STUDY AND DESIGN OF AN ENERGY EFFICIENT PERCEPTION MODULE COMBINING EVENT-BASED IMAGE SENSORS AND SPIKING NEURAL NETWORK WITH 3D INTEGRATION TECHNOLOGIES

L’UNIVERSITE GRENOBLE ALPES

 

Maxence Bouvier

ABSTRACT

Bio-inspired vision sensors and processors have started to attract attention as, after several decades of research, they start being broadly used for industrial purposes. These sensors, also called event-based, generate sparse data that intrinsically present three characteristics that bring important advantages for many computer vision applications.
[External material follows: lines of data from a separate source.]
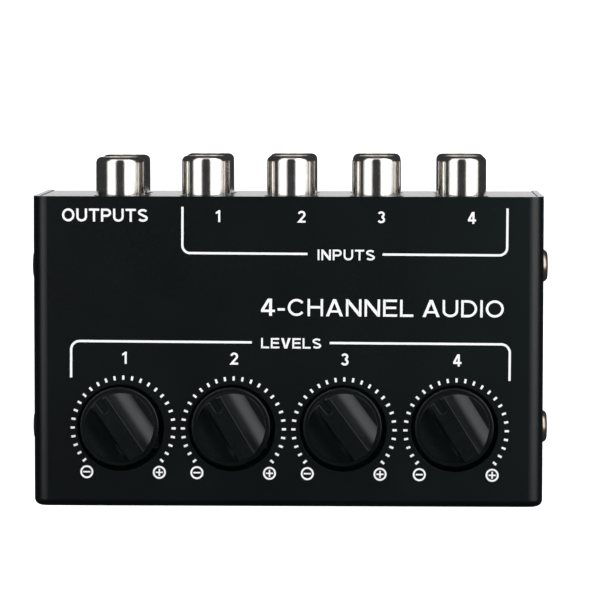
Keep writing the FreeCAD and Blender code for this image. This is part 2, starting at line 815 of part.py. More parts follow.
def new_jack_body(label, name):
    return new_body(label, JACKS[name], f"{PANEL_FACE} - {jack_setback(name)} + {CASE_SHIFT}")


def make_jack_housing(name):
    """The moulded block behind the panel, with a bore for each barrel and a channel for the tails."""
    body = new_jack_body(f"jack_housing_{name}", name)
    back = "-sheet - housing_depth"
    sketch = new_sketch(body, "XY_Plane", "housing_outline", BOARD_TOP)
    rectangle(sketch, "-housing_half", back, "housing_half", "-sheet")
    solid = pad(body, "housing_block", sketch, f"jack_high + housing_over - {BOARD_TOP}")

    def on_upright_corner(edge):
        return edge.BoundBox.ZLength > value("jack_middle") and near(edge.CenterOfMass.y, back)

    dress(body, "Chamfer", "housing_corners", solid, on_upright_corner, "housing_chamfer")
    bosses = new_sketch(body, "XZ_Plane", "boss_circles", "sheet")
    bores = new_sketch(body, "XZ_Plane", "bore_circles", "jack_boss_recess")
    for level in ROWS.values():
        circle(bosses, "0", level, "jack_boss")
        circle(bores, "0", level, "housing_bore")
    pad(body, "bosses", bosses, "sheet - jack_boss_recess", down=True)
    pocket(body, "bores", bores, "housing_bore_depth - jack_boss_recess", up=True)
    pilot = new_sketch(body, "XZ_Plane", "pilot_circle", "sheet")
    circle(pilot, "0", "jack_middle", "tapping_bore")
    pocket(body, "pilot_hole", pilot, "tapping_length", up=True)
    channel = new_sketch(body, "XY_Plane", "channel_outline", "case_height")
    rectangle(channel, "-channel_half", f"{back} - sheet", "channel_half", "channel_front")
    rectangle(
        channel, "strap_x - slot_gap", "strap_back - slot_gap",
        "strap_x + strap_width + slot_gap", "sleeve_back + slot_gap",
    )
    pocket(body, "channel", channel)
    return body


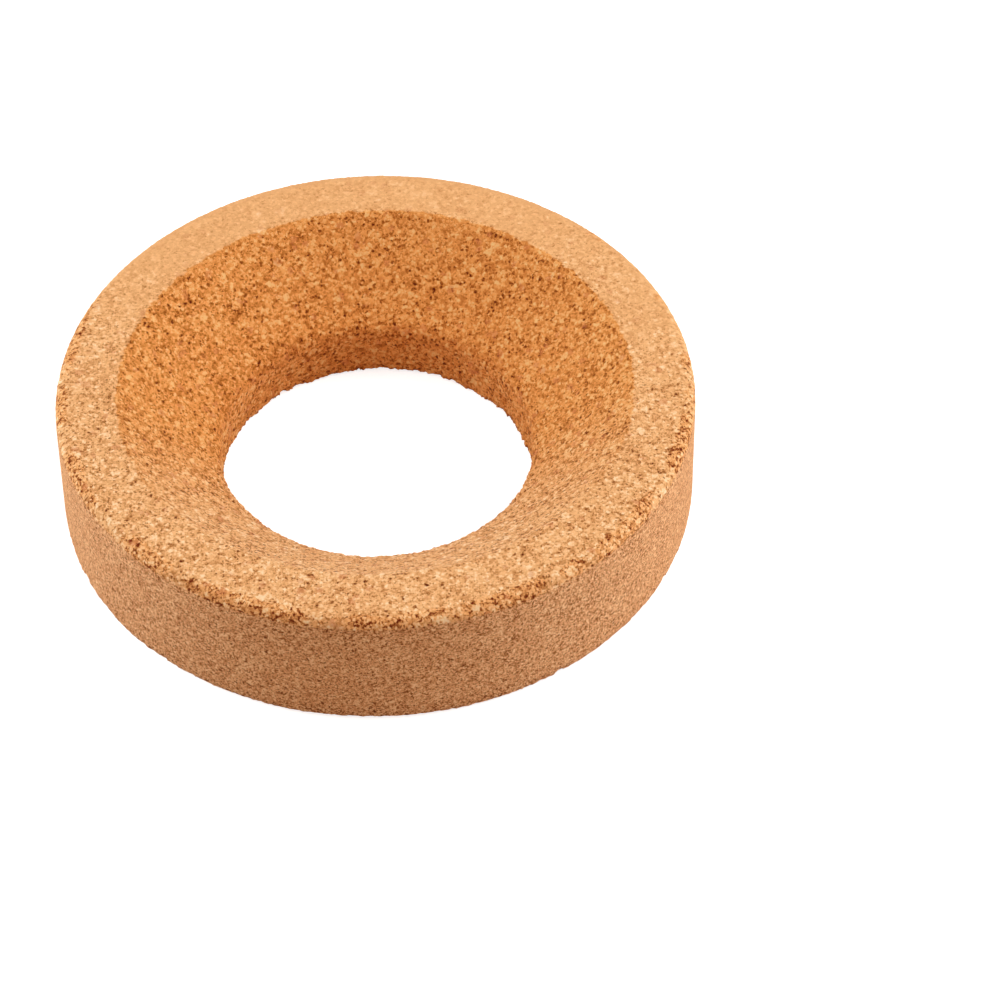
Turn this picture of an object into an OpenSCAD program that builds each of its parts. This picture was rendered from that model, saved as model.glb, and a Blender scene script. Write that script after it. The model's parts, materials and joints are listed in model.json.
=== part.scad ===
// Support ring for round-bottomed flasks, pressed from granulated cork in one piece.
// The flask rests in a conical seat that narrows to a straight bore through the base.
// Origin: centre of the base. +Z is the ring's axis and points up, towards the seat.

/* [Ring] */
// Outer diameter of the ring
outer_d = 140; // [124:1:180]
// Height of the ring, from the base to the top face
ring_h = 30; // [26:1:48]

/* [Seat] */
// Diameter of the conical seat where it meets the top face
seat_d = 112; // [96:1:120]
// Diameter of the straight bore below the seat
bore_d = 69; // [50:1:84]
// Height of the straight bore, from the base to the start of the seat
bore_h = 13; // [8:0.5:18]

/* [Edges] */
// Radius of the worn outer edge of the top face
top_edge_r = 2.6; // [0.5:0.1:4]
// Radius of the outer edge of the base
base_edge_r = 1.2; // [0.3:0.1:3]
// Radius of the rim between the top face and the seat
rim_r = 1.4; // [0.3:0.1:4]
// Radius of the throat between the seat and the bore
throat_r = 4; // [1:0.5:8]
// Radius of the edge between the bore and the base
bore_edge_r = 1; // [0.3:0.1:3]

/* [Hidden] */
$fn = 96;

CORK = [0.87, 0.62, 0.38];

outer_r = outer_d / 2;
seat_r = seat_d / 2;
bore_r = bore_d / 2;

// One corner of the ring's section is [[radius, height], edge radius].
// The corners run anticlockwise from the inner end of the base.
section_corners = [
    [[bore_r, 0], bore_edge_r],
    [[outer_r, 0], base_edge_r],
    [[outer_r, ring_h], top_edge_r],
    [[seat_r, ring_h], rim_r],
    [[bore_r, bore_h], throat_r],
];

// Unit vector from point a to point b
function direction(a, b) = (b - a) / norm(b - a);

// Angle inside the corner at p, between its two neighbours
function corner_angle(before, p, after) =
    acos(direction(p, before) * direction(p, after));

// Centre of the arc that rounds the corner at p: on the bisector, edge_r from both sides
function arc_centre(before, p, after, edge_r) =
    let (bisector = direction(p, before) + direction(p, after))
    p + bisector / norm(bisector) * edge_r / sin(corner_angle(before, p, after) / 2);

// Where the arc meets the side that leads from p towards next
function arc_end(p, next, other, edge_r) =
    p + direction(p, next) * edge_r / tan(corner_angle(next, p, other) / 2);

// A convex outline with each corner rounded by a true arc.
// The polygon is notched to each arc's centre, and a disc there fills the notch.
module rounded_outline(corners) {
    last = len(corners) - 1;
    cut_corners = [
        for (i = [0 : last])
            let (
                before = corners[i == 0 ? last : i - 1][0],
                p = corners[i][0],
                after = corners[i == last ? 0 : i + 1][0],
                edge_r = corners[i][1]
            )
            [
                arc_end(p, before, after, edge_r),
                arc_centre(before, p, after, edge_r),
                arc_end(p, after, before, edge_r),
            ]
    ];
    polygon([for (cut = cut_corners) each cut]);
    for (i = [0 : last])
        translate(cut_corners[i][1])
            circle(r = corners[i][1]);
}

// The whole ring: its section turned about the axis
module cork_ring() {
    color(CORK)
        rotate_extrude($fn = 192)
            rounded_outline(section_corners);
}

cork_ring();
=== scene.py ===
"""Looks of a cork support ring for round-bottomed flasks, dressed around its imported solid.

The ring is one piece of pressed, granulated cork. Its surface here is worked out from the same section as the
solid, with the relief of single granules, torn-out granules along its worn edges, and a procedural cork
finish. All lengths in the classes are in millimetres, and meshes are in metres, as the frame is.
"""

import itertools
import json
import logging
import math
from dataclasses import dataclass, field, fields
from enum import Enum
from typing import Any

import bpy
import numpy as np
from mathutils import Matrix, Vector

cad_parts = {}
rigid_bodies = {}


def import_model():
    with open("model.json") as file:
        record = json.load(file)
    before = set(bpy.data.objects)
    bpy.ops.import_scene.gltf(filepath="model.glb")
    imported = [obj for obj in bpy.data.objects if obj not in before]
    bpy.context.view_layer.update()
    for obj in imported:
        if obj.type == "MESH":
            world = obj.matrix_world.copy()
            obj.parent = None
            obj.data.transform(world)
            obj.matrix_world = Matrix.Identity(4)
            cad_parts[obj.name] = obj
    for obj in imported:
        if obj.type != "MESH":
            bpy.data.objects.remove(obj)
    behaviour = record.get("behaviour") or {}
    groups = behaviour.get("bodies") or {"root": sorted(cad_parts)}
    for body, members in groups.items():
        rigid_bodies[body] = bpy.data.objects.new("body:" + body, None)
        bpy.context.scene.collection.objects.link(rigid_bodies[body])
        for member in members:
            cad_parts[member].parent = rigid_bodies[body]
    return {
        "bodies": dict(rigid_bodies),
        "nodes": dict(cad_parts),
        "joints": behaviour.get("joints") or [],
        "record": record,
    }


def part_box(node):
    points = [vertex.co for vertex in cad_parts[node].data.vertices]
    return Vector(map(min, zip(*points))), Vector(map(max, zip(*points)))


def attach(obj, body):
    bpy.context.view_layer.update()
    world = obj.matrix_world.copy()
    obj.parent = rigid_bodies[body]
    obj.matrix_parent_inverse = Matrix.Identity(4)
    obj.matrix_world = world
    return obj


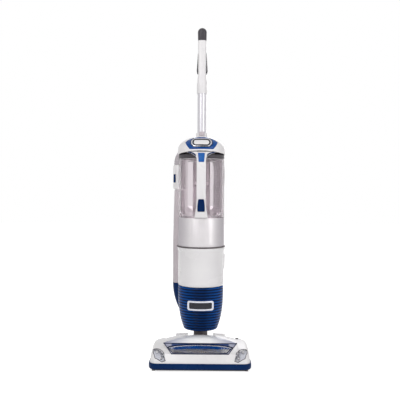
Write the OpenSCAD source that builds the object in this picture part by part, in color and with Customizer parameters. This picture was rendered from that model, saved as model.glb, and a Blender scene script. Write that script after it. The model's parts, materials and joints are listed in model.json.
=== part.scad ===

Indeed, event-driven acquisition permits to generate sparse data, with high acquisition speed at the order of the microsecond, while conserving an exceptionally large dynamic range. Event-driven imagers are thus highly suited for deployment in situations where speed and application robustness are of high importance. However, event-based image sensors come with major drawbacks that render them nearly impracticable in embedded situations. They are noisy, poorly resolved and generate an incredible amount of data relatively to their resolution.This Ph.D. study thus focuses on understanding how they can be used, and how their drawbacks can be alleviated. The work explores bio-inspired applications for tasks where frame-based methods are already successful but present robustness flaws because classical frame-based imagers cannot be intrinsically high speed and high dynamic range. This manuscript provides leads to understand and decide why some algorithms matches more than other to their novel data type. It also tries to touch upon the reasons these sensors cannot be used as they are, but how they could be efficiently integrated into classical frame-based algorithmic pipelines and systems by deploying motion compensation of the raw data.In addition, a bio-inspired hardware-based solution to simultaneously reduce the output bandwidth and filter out noise, directly at the output of a grid of event-based pixels, is presented. It consists in the hardware implementation of a bio-inspired convolutional neural network accelerator – a neuromorphic processor – distributed near-sensor, that takes major advantages from being conceived toward a three-dimensional integration. This system was designed for minimizing its power budget, at the 28nm FDSOI node, and demonstrates a 2.86pJ per synaptic operation – or 93.0aJ per input event per pixel. On top of that, it is scalable for megapixel resolution sensors without induced overhead.